The second pressing matter we need to consider is that Chris Bowen is the legal guardian of all unaccompanied minors who arrive here seeking asylum. The welfare of children in his care must be his first priority if he is to fulfill the legal, ethical and moral requirements of guardianship.

How would we deal with any other legal guardian who subjected his or her charges to risks of this magnitude? We would find it entirely unacceptable that a guardian would consider putting any child in his or her care on a continuum of risk that includes rape, exploitation, hunger and death. We would likely incarcerate such a guardian. We certainly would not allow them to continue to be responsible for children who have no one else to take care of their wellbeing.

Does Bowen therefore have a conflict of interest in these circumstances?  If his duty is first towards the vulnerable children in his care, might this not conflict with Gillard’s demands that he send any of these children to Malaysia?
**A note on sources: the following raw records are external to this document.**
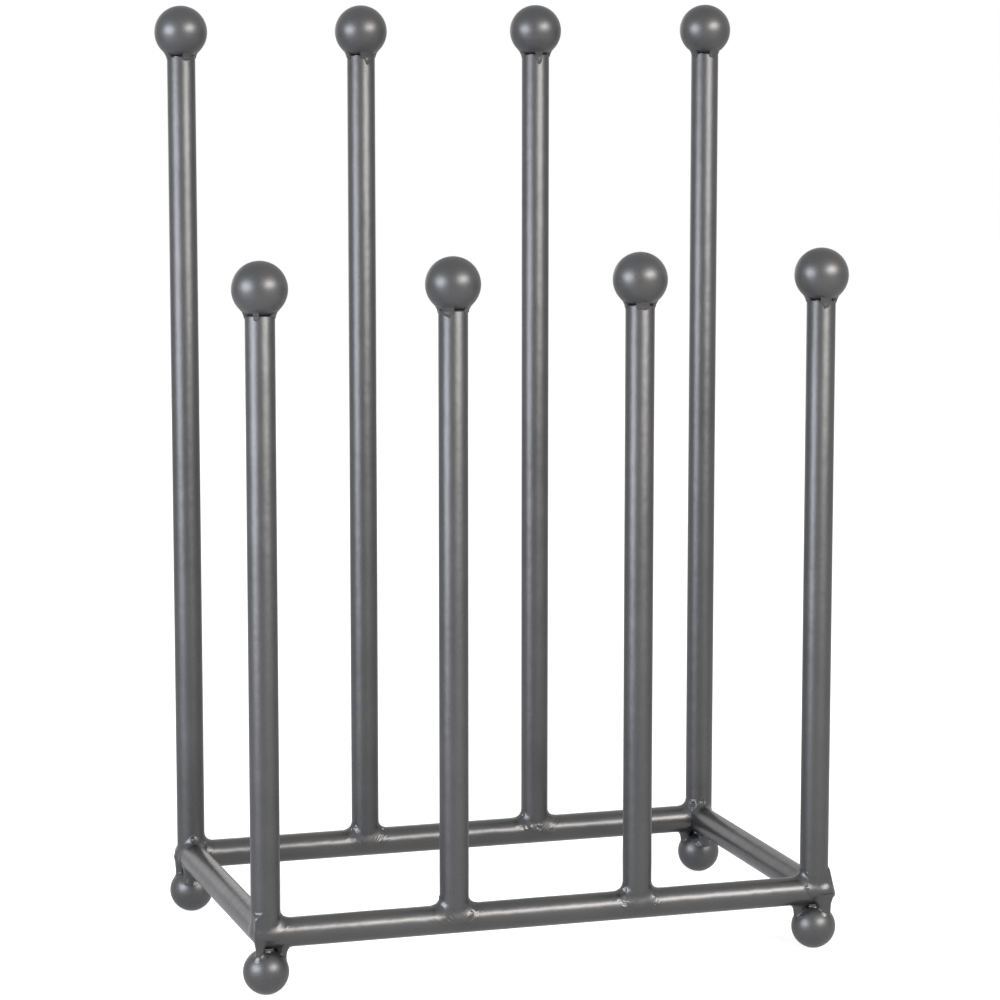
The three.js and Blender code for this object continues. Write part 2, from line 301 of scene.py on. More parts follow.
tube_paint = mix_paint("tube_paint", TUBE_DARK, TUBE_LIGHT, 0.42, 0.02 * MM, 0.22 * MM)
rail_paint = mix_paint("rail_paint", BALL_DARK, BALL_LIGHT, 0.36, 0.02 * MM, 0.22 * MM)
ball_paint = mix_paint("ball_paint", BALL_DARK, BALL_LIGHT, 0.41, 0.015 * MM, 0.08 * MM)
weld_paint = mix_paint("weld_paint", TUBE_DARK, TUBE_LIGHT, 0.34, 0.03 * MM, 0.10 * MM)

# %% [markdown]
# ## Hand tools
# A few short helpers do what a hand does in the viewport: select nothing, open a mesh for editing,
# cut it with a plane, add a modifier and apply it, and sign a finished piece off.

# %% Helpers for modelling
SMOOTH_ANGLE = math.radians(40)


def clear_selection():
    bpy.ops.object.select_all(action="DESELECT")


def apply_place(piece):
    bpy.context.view_layer.objects.active = piece
    piece.select_set(True)
    bpy.ops.object.transform_apply(location=True, rotation=True, scale=True)


def add_modifier(piece, kind, **settings):
    modifier = piece.modifiers.new(kind.title(), kind)
    for key, value in settings.items():
        setattr(modifier, key, value)
    bpy.context.view_layer.objects.active = piece
    bpy.ops.object.modifier_apply(modifier=modifier.name)


def edit_mesh(piece, action):
    """Opens a piece in edit mode, with all of its mesh selected or none of it."""
    bpy.context.view_layer.objects.active = piece
    bpy.ops.object.mode_set(mode="EDIT")
    bpy.ops.mesh.select_all(action=action)


def cut(piece, point, outwards, fill):
    edit_mesh(piece, "SELECT")
    bpy.ops.mesh.bisect(plane_co=point, plane_no=outwards, clear_outer=True, use_fill=fill)
    bpy.ops.object.mode_set(mode="OBJECT")


def sign_off(piece, name, paint, slot, *nodes):
    clear_selection()
    piece.select_set(True)
    edit_mesh(piece, "SELECT")
    bpy.ops.mesh.normals_make_consistent(inside=False)
    bpy.ops.object.mode_set(mode="OBJECT")
    bpy.ops.object.shade_smooth_by_angle(angle=SMOOTH_ANGLE)
    piece.name = name
    piece.data.name = name
    piece.data.materials.clear()
    piece.data.materials.append(paint)
    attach(piece, "root")
    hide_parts(*nodes)
    clear_selection()


# %% [markdown]
# ## Base frame
# The four rails are one size of tube, sawn at 45 degrees and welded into a rectangle. A cylinder
# without caps, cut by the two mitre planes, gives the outside. Solidify then gives the wall, because
# a solid bar would be wrong at the sawn ends.

# %% Cut and mitre the rails
TUBE_SIDES = 96
UPRIGHT = (0, 0, 0)
ALONG_X = (0, math.pi / 2, 0)
ALONG_Y = (math.pi / 2, 0, 0)
LONG_RAILS = {"front_rail": -1, "back_rail": 1}
END_RAILS = {"left_end_rail": -1, "right_end_rail": 1}


def add_tube(centre, length, turn):
    clear_selection()
    bpy.ops.mesh.primitive_cylinder_add(
        vertices=TUBE_SIDES, radius=TUBE_RADIUS, depth=length, end_fill_type="NOTHING",
        location=centre, rotation=turn,
    )
    tube = bpy.context.object
    apply_place(tube)
    return tube


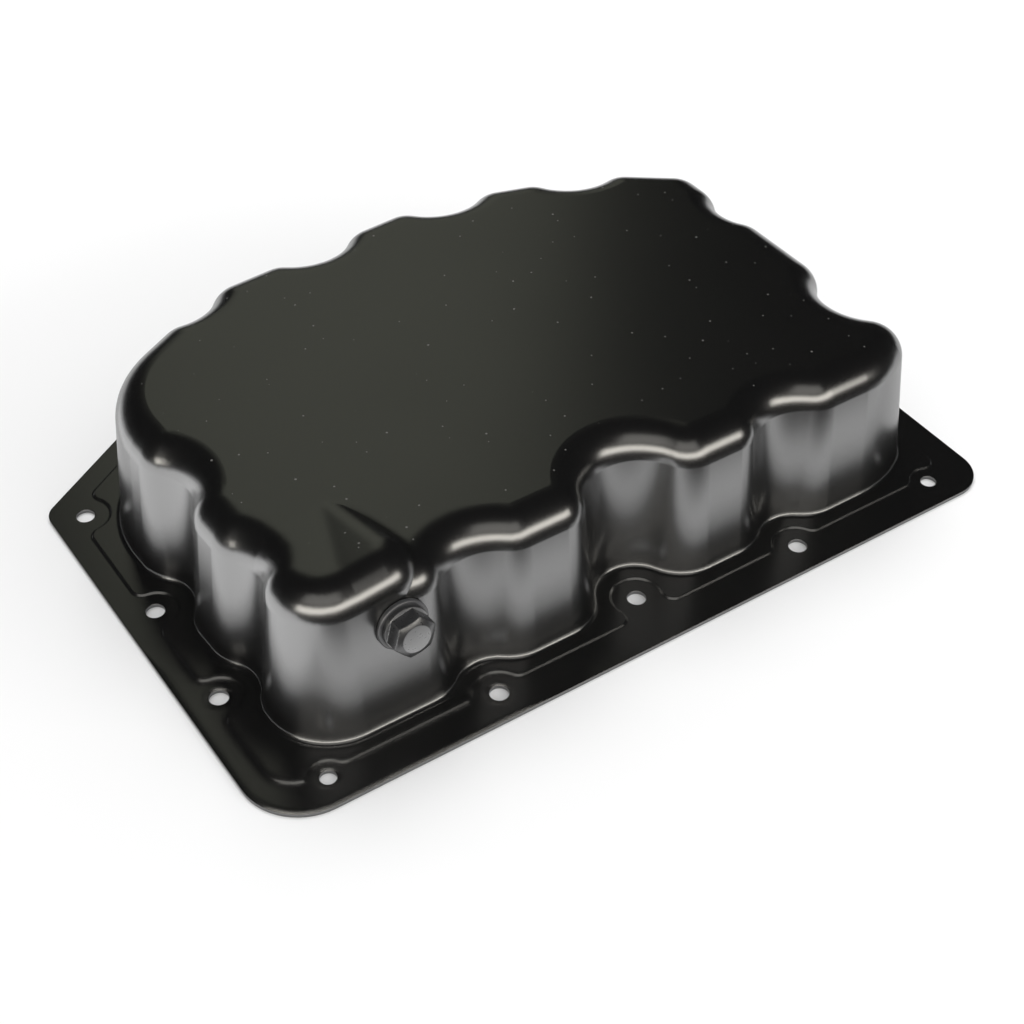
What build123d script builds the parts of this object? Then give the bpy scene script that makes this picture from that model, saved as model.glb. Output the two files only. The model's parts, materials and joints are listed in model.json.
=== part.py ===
from build123d import *
import math
import os

# Lower engine oil pan, lying on its bolting flange with the open side down.
# Millimetres.  X runs along the long front edge, Y to the back, Z up from the mating face.
# Plan positions are measured from the flange's front left corner; at() moves them to the
# part's origin, which is the middle of the flange.

# ---- sheet and flange ---------------------------------------------------------------------
sheet = 1.5
nearly = 0.001               # lengths closer than this count as equal
margin = 1.0                 # cutting bodies reach this far past the sheet
flange_length = 310.0
flange_depth = 234.5
side_edge = 180.6            # straight part of the left and right edges
back_left_x = 73.5           # where the left chamfer meets the back edge
back_left_drop = 8.1         # how far that corner lies in front of the deepest one
back_mid_x = 189.8           # the deepest corner
back_crown = 0.2442          # its rounding brings it back to the flange's depth
back_right_x = 267.7
back_right_drop = 22.2
front_left_radius = 22.5
front_right_radius = 14.0
right_back_radius = 12.0
back_blend_radius = 25.0     # the two shallow corners of the back edge
back_left_radius = 10.0
left_back_radius = 8.0

# ---- bolt holes ---------------------------------------------------------------------------
bolt_hole = 7.0
stud_hole = 6.0
side_edge_to_bolt = 12.2
front_edge_to_bolt = 11.6
middle_bolt_setback = 11.0   # the middle front bolt stands further in than its neighbours
right_edge_to_bolt = 10.0
back_edge_to_bolt = 16.3
right_edge_to_stud = 20.7
left_edge_to_stud = 26.0
socket_radius = 15.4         # the walls keep this far from each bolt's axis
side_socket_radius = 14.8
right_front_socket_radius = 16.0
right_socket_radius = 12.0

# ---- walls and floor ----------------------------------------------------------------------
wall_draft = 5.2
front_wall_inset = 19.5      # walls at the mating face, from the flange's edges
left_front_inset = 22.5
left_back_inset = 17.0
right_wall_inset = 14.6
right_wall_lean = 3.0        # the right wall leans in by this much at its back end
pan_height = 60.5
floor_radius = 12.0
lobe_radius = 18.0           # convex shoulders between the coves
front_left_radius_wall = 24.0
right_lobe_radius = 44.0     # the large arc of the front right lobe
right_lobe_x = 262.0         # its centre in plan
left_back_radius_wall = 52.0
foot_radius = 2.0

# ---- sump: the floor deepens towards the drain plug in two flat facets --------------------
sump_start = (60.9, 70.5)    # where both facets leave the main floor
facet_rise_x = 0.031         # slope of the broad facet along X and along Y
facet_rise_y = 0.138
gutter_rise_x = 0.117        # slope of the steeper facet that leads to the plug
gutter_rise_y = 0.170
sump_right_x = 83.1
sump_right_lean = 7.0        # the sump's right side leans left towards the back
sump_back_y = 90.5           # its hidden back end, inside the main form
sump_blank_height = 75.0
sump_corner_radius = 18.5

# ---- sealing step in the flange: the sheet rises inside this line ------------------------
step_height = 0.8
step_slope = 45.0
step_inset = 9.6             # from the flange's left and back edges
step_front_inset = 14.2
step_right_inset = 11.8
step_to_foot = 3.6           # pads round the bolts end this far from the walls' foot
stud_pad_radius = 7.4
step_corner_radius = 12.0
step_blend_radius = 4.0

# ---- drain plug ---------------------------------------------------------------------------
plug_x = 62.9
plug_height = 43.0
thread_radius = 6.0
thread_clearance = 0.05
wall_hole_clearance = 0.25   # hole in the pan's wall, larger than the boss's bore
gasket_radius = 9.5
gasket_clearance = 0.2
gasket_thickness = 1.8
plug_flange_radius = 8.3
plug_flange_thickness = 2.0
hex_width = 14.0             # across flats
hex_height = 6.2
hex_turn = 12.0
hex_face_radius = 5.2
hex_chamfer = 30.0
boss_radius = 9.0
boss_length = 9.0
shank_past_boss = 1.2
shank_chamfer = 0.8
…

Bowen has been quick to point out that the numbers involved are few. We aren’t looking at sending very many unaccompanied children to fend for themselves in Malaysia. This situation may change with the government’s recent decision. Denied income from adult cargo, smugglers may well resort to moving boatloads of minors, with the selling point that they do have a chance to stay in this country and it’s well worth the risk.

When Scott Morrison complained about the burial of drowned asylum seekers and their babies it looked as if we had reached an ethical and moral nadir in Australian politics. Now the Gillard government has again shifted the goalposts in the game to see who can stop the boats. Nauru is looking like the lesser of two evils.

What does it say about the character, competence and complete moral turpitude of our politicians, that the best choice they can come up in this situation has to be between two evils?